# Records for this task
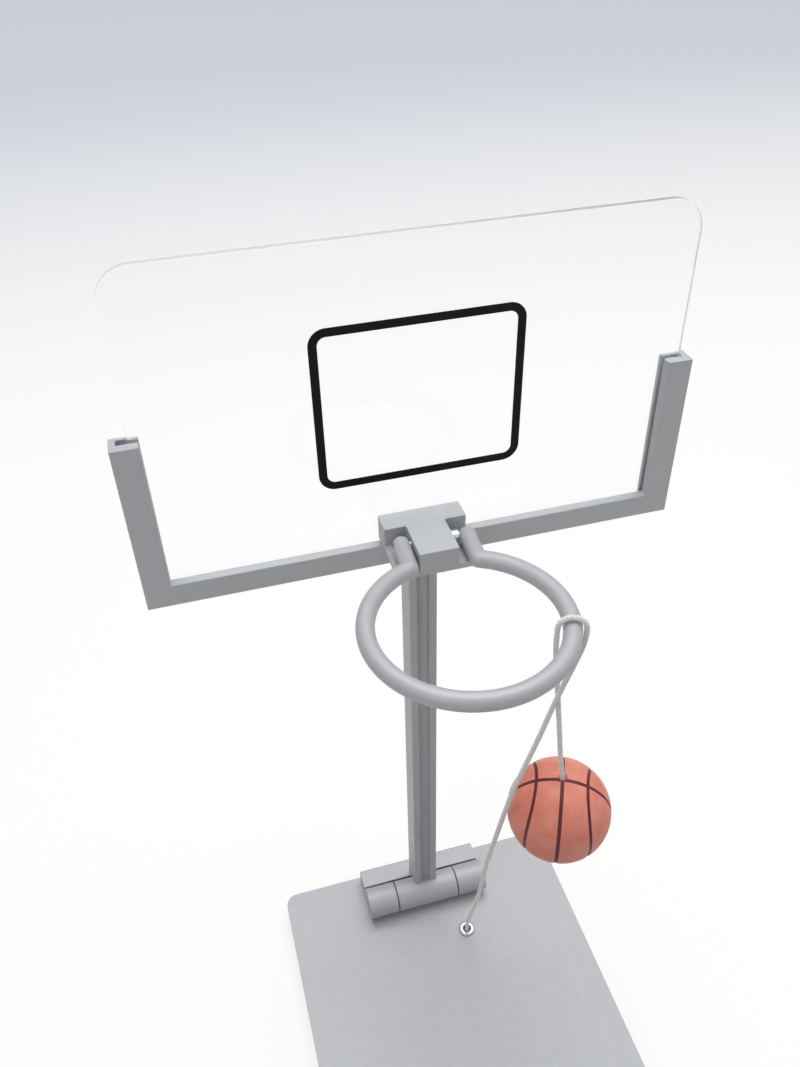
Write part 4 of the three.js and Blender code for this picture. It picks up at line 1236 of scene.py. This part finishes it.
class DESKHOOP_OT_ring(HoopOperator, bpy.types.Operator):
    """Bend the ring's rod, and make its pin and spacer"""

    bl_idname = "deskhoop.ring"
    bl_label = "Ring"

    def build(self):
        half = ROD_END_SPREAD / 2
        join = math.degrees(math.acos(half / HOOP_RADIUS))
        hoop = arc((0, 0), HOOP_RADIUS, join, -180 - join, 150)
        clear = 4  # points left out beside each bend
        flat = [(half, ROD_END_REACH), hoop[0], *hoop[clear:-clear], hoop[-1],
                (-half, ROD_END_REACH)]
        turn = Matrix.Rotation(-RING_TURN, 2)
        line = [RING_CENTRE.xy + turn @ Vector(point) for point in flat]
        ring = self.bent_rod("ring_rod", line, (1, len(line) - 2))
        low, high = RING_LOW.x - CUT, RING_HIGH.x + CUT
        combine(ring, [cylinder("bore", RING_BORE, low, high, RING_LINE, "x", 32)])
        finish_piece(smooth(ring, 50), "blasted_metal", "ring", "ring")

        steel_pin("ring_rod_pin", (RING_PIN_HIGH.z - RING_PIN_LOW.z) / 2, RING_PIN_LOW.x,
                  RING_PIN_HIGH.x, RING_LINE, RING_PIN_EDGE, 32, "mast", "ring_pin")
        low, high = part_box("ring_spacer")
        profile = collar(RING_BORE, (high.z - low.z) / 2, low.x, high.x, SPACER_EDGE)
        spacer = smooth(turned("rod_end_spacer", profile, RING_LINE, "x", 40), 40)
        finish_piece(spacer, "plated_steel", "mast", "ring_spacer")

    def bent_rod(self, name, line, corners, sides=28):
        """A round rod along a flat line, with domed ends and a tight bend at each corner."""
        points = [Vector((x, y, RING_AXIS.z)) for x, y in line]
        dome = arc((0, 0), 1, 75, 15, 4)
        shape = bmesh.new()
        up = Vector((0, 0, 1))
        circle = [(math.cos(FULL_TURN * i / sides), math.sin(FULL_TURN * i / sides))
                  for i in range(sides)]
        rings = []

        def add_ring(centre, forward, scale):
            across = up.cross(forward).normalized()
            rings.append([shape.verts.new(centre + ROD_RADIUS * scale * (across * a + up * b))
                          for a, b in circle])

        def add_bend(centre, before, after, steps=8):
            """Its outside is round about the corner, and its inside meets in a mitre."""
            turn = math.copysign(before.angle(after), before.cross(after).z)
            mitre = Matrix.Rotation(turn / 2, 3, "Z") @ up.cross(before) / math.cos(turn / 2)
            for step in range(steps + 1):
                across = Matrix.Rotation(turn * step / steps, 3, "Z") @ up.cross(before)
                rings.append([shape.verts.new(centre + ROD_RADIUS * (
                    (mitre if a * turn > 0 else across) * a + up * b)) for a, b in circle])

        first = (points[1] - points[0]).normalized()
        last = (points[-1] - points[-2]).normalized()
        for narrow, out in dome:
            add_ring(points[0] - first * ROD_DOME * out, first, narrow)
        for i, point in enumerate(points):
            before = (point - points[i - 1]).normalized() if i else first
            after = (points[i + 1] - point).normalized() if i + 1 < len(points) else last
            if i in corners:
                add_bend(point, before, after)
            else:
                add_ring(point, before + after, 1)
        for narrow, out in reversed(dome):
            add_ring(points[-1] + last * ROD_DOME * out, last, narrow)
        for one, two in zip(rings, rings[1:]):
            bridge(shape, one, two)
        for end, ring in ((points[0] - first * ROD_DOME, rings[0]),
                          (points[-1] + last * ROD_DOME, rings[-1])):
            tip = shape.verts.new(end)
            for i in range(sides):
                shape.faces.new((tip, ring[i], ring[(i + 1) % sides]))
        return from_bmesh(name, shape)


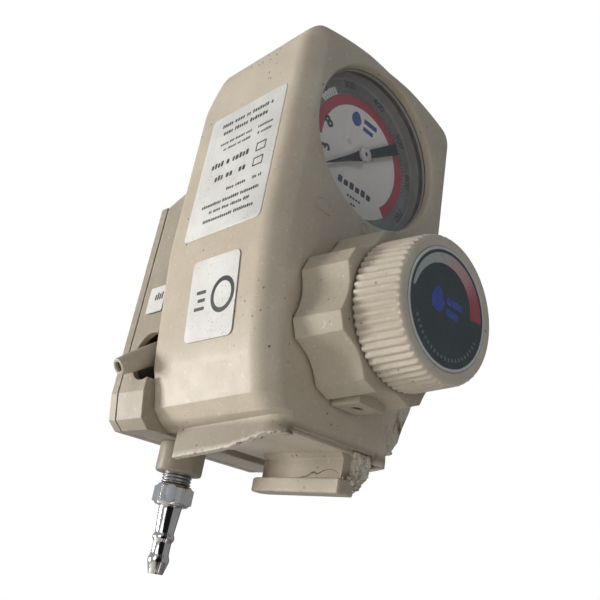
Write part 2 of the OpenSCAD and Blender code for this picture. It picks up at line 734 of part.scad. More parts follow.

# Directions for this task
Make an exact copy of every entry.

# Full output
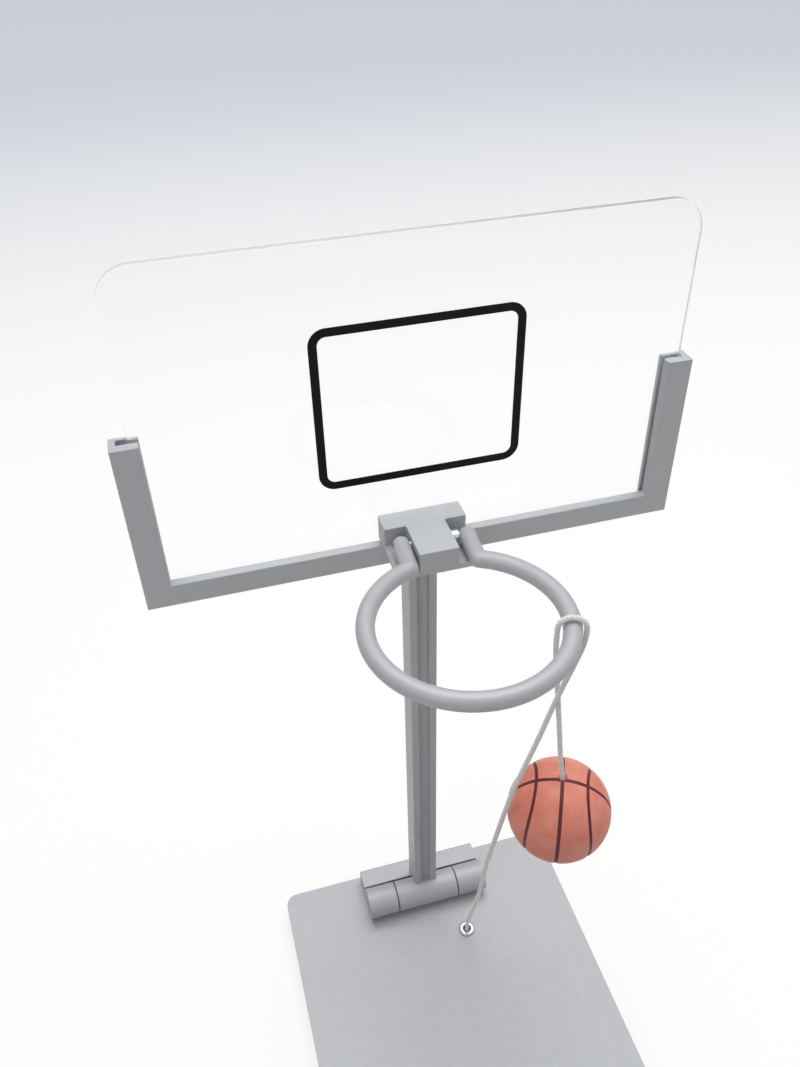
Write part 4 of the three.js and Blender code for this picture. It picks up at line 1236 of scene.py. This part finishes it.
class DESKHOOP_OT_ring(HoopOperator, bpy.types.Operator):
    """Bend the ring's rod, and make its pin and spacer"""

    bl_idname = "deskhoop.ring"
    bl_label = "Ring"

    def build(self):
        half = ROD_END_SPREAD / 2
        join = math.degrees(math.acos(half / HOOP_RADIUS))
        hoop = arc((0, 0), HOOP_RADIUS, join, -180 - join, 150)
        clear = 4  # points left out beside each bend
        flat = [(half, ROD_END_REACH), hoop[0], *hoop[clear:-clear], hoop[-1],
                (-half, ROD_END_REACH)]
        turn = Matrix.Rotation(-RING_TURN, 2)
        line = [RING_CENTRE.xy + turn @ Vector(point) for point in flat]
        ring = self.bent_rod("ring_rod", line, (1, len(line) - 2))
        low, high = RING_LOW.x - CUT, RING_HIGH.x + CUT
        combine(ring, [cylinder("bore", RING_BORE, low, high, RING_LINE, "x", 32)])
        finish_piece(smooth(ring, 50), "blasted_metal", "ring", "ring")

        steel_pin("ring_rod_pin", (RING_PIN_HIGH.z - RING_PIN_LOW.z) / 2, RING_PIN_LOW.x,
                  RING_PIN_HIGH.x, RING_LINE, RING_PIN_EDGE, 32, "mast", "ring_pin")
        low, high = part_box("ring_spacer")
        profile = collar(RING_BORE, (high.z - low.z) / 2, low.x, high.x, SPACER_EDGE)
        spacer = smooth(turned("rod_end_spacer", profile, RING_LINE, "x", 40), 40)
        finish_piece(spacer, "plated_steel", "mast", "ring_spacer")

    def bent_rod(self, name, line, corners, sides=28):
        """A round rod along a flat line, with domed ends and a tight bend at each corner."""
        points = [Vector((x, y, RING_AXIS.z)) for x, y in line]
        dome = arc((0, 0), 1, 75, 15, 4)
        shape = bmesh.new()
        up = Vector((0, 0, 1))
        circle = [(math.cos(FULL_TURN * i / sides), math.sin(FULL_TURN * i / sides))
                  for i in range(sides)]
        rings = []

        def add_ring(centre, forward, scale):
            across = up.cross(forward).normalized()
            rings.append([shape.verts.new(centre + ROD_RADIUS * scale * (across * a + up * b))
                          for a, b in circle])

        def add_bend(centre, before, after, steps=8):
            """Its outside is round about the corner, and its inside meets in a mitre."""
            turn = math.copysign(before.angle(after), before.cross(after).z)
            mitre = Matrix.Rotation(turn / 2, 3, "Z") @ up.cross(before) / math.cos(turn / 2)
            for step in range(steps + 1):
                across = Matrix.Rotation(turn * step / steps, 3, "Z") @ up.cross(before)
                rings.append([shape.verts.new(centre + ROD_RADIUS * (
                    (mitre if a * turn > 0 else across) * a + up * b)) for a, b in circle])

        first = (points[1] - points[0]).normalized()
        last = (points[-1] - points[-2]).normalized()
        for narrow, out in dome:
            add_ring(points[0] - first * ROD_DOME * out, first, narrow)
        for i, point in enumerate(points):
            before = (point - points[i - 1]).normalized() if i else first
            after = (points[i + 1] - point).normalized() if i + 1 < len(points) else last
            if i in corners:
                add_bend(point, before, after)
            else:
                add_ring(point, before + after, 1)
        for narrow, out in reversed(dome):
            add_ring(points[-1] + last * ROD_DOME * out, last, narrow)
        for one, two in zip(rings, rings[1:]):
            bridge(shape, one, two)
        for end, ring in ((points[0] - first * ROD_DOME, rings[0]),
                          (points[-1] + last * ROD_DOME, rings[-1])):
            tip = shape.verts.new(end)
            for i in range(sides):
                shape.faces.new((tip, ring[i], ring[(i + 1) % sides]))
        return from_bmesh(name, shape)


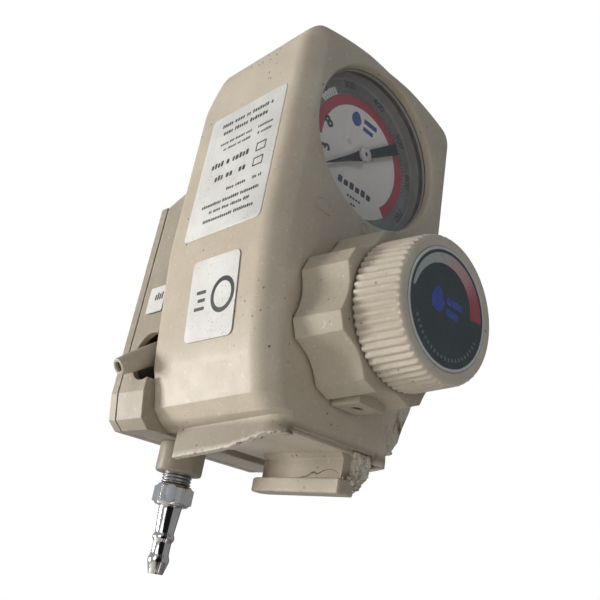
Write part 2 of the OpenSCAD and Blender code for this picture. It picks up at line 734 of part.scad. More parts follow.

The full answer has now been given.